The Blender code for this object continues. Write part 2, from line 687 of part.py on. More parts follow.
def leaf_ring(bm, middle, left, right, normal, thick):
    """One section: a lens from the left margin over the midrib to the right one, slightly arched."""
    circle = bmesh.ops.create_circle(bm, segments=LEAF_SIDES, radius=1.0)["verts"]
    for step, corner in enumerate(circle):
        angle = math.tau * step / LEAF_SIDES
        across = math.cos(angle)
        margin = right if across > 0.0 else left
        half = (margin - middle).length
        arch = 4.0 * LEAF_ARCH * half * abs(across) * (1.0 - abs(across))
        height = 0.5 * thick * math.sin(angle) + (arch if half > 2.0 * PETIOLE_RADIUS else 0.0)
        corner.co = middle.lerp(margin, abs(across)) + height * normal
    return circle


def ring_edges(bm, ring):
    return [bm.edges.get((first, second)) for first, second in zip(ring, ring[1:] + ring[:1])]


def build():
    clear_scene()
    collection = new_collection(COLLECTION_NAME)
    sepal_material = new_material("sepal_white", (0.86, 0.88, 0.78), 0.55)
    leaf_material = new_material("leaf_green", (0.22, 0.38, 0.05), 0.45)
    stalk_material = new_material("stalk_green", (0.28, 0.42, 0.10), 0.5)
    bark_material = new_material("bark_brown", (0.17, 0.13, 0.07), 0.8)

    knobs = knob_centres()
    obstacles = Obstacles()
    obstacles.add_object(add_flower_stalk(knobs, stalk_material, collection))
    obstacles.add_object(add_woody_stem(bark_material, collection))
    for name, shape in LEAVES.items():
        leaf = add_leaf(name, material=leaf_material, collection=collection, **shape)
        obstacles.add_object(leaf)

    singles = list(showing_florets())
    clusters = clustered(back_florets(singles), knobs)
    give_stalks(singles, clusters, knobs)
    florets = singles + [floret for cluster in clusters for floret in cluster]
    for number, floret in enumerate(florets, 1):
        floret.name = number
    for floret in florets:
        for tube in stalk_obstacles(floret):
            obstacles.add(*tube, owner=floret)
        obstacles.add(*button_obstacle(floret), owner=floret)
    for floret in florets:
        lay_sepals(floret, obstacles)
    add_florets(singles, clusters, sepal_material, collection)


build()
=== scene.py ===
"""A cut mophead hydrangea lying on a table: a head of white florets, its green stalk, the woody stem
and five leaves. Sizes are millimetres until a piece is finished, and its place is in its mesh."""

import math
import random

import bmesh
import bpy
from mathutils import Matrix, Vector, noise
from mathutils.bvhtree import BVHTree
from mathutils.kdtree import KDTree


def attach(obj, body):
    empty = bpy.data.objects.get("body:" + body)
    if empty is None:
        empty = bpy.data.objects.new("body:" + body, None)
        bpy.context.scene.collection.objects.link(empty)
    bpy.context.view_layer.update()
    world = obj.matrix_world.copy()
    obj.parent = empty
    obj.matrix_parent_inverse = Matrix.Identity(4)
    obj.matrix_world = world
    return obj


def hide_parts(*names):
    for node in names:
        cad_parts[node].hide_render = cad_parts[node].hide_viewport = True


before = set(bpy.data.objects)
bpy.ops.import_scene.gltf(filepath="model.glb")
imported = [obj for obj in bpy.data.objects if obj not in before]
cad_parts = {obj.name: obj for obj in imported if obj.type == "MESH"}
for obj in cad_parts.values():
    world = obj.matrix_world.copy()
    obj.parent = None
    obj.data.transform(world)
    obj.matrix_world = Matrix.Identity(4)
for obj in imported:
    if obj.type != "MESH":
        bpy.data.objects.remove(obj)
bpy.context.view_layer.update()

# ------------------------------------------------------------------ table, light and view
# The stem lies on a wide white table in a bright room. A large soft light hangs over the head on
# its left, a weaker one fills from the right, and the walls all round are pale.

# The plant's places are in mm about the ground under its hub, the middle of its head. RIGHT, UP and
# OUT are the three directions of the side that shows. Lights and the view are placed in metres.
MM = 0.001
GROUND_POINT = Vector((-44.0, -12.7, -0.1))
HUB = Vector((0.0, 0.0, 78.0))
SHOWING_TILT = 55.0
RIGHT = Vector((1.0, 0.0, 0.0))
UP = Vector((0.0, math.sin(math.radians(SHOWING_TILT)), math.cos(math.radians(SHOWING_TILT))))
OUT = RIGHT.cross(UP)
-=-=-
*The request:*
Your task is to print the lines from the one containing "singles = list(showing_florets())" through the one containing "cad_parts[node].hide_render = cad_parts[node].hide_viewport", exactly and with nothing added.

*Exercise output:*
    singles = list(showing_florets())
    clusters = clustered(back_florets(singles), knobs)
    give_stalks(singles, clusters, knobs)
    florets = singles + [floret for cluster in clusters for floret in cluster]
    for number, floret in enumerate(florets, 1):
        floret.name = number
    for floret in florets:
        for tube in stalk_obstacles(floret):
            obstacles.add(*tube, owner=floret)
        obstacles.add(*button_obstacle(floret), owner=floret)
    for floret in florets:
        lay_sepals(floret, obstacles)
    add_florets(singles, clusters, sepal_material, collection)


build()
=== scene.py ===
"""A cut mophead hydrangea lying on a table: a head of white florets, its green stalk, the woody stem
and five leaves. Sizes are millimetres until a piece is finished, and its place is in its mesh."""

import math
import random

import bmesh
import bpy
from mathutils import Matrix, Vector, noise
from mathutils.bvhtree import BVHTree
from mathutils.kdtree import KDTree


def attach(obj, body):
    empty = bpy.data.objects.get("body:" + body)
    if empty is None:
        empty = bpy.data.objects.new("body:" + body, None)
        bpy.context.scene.collection.objects.link(empty)
    bpy.context.view_layer.update()
    world = obj.matrix_world.copy()
    obj.parent = empty
    obj.matrix_parent_inverse = Matrix.Identity(4)
    obj.matrix_world = world
    return obj


def hide_parts(*names):
    for node in names:
        cad_parts[node].hide_render = cad_parts[node].hide_viewport = True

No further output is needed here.